The boycott is still in place. Iraq’s children continue to die because of it. American planes still fly over Iraqi territory. America still inhumanely boycotts harmless Cuba. America kidnaped Noriega. It defied the World Court on the mining of harbors in Nicaragua.
The School of Americas in Ft. Benning, Georgia, is a coup school for Latin America. Its curriculum includes interrogation techniques, psychological warfare and commando tactics.
No, President Bush, America is not being attacked by terrorists because it is “the brightest beacon for freedom.” It is being attacked for many reasons, among them:
• America’s all-pervasive presence in Arab lands in the Middle East. Arabs are justifiably bitter about American troops occupying their land. They resent having America deeply involved militarily and politically in the Muslim world.
• America has backed Israel’s illegal occupation of the West Bank and Gaza for 34 years. Israel has 140 settlements on Palestinian land. America’s pro-Israel policy has been at the expense of long-suffering Palestinians. Israel defies a Security Council order to withdraw to borders before the 1967 war.
• America today supports autocratic regimes in Saudi Arabia and Kuwait because of their oil.
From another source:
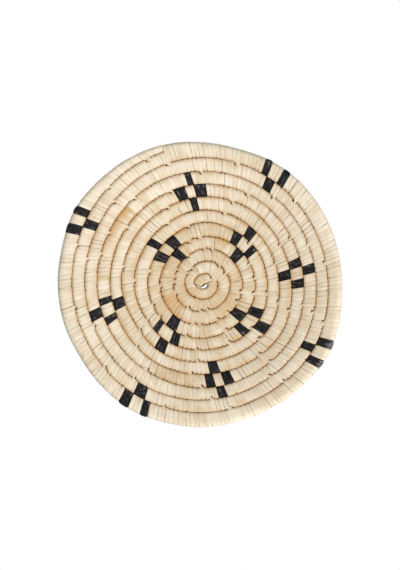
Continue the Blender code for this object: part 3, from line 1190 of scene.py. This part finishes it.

9/11 was an Islamic payback for America’s cruel and unjust foreign policy. Americans must face unpleasant facts.
As Rob Morse, San Francisco Chronicle columnist, wrote of 9/11: “Some Americans are sick of the tearjerker music and video of flames and dust. The media and politicians have gone too far. We’re just one step away from making this date a national holiday.”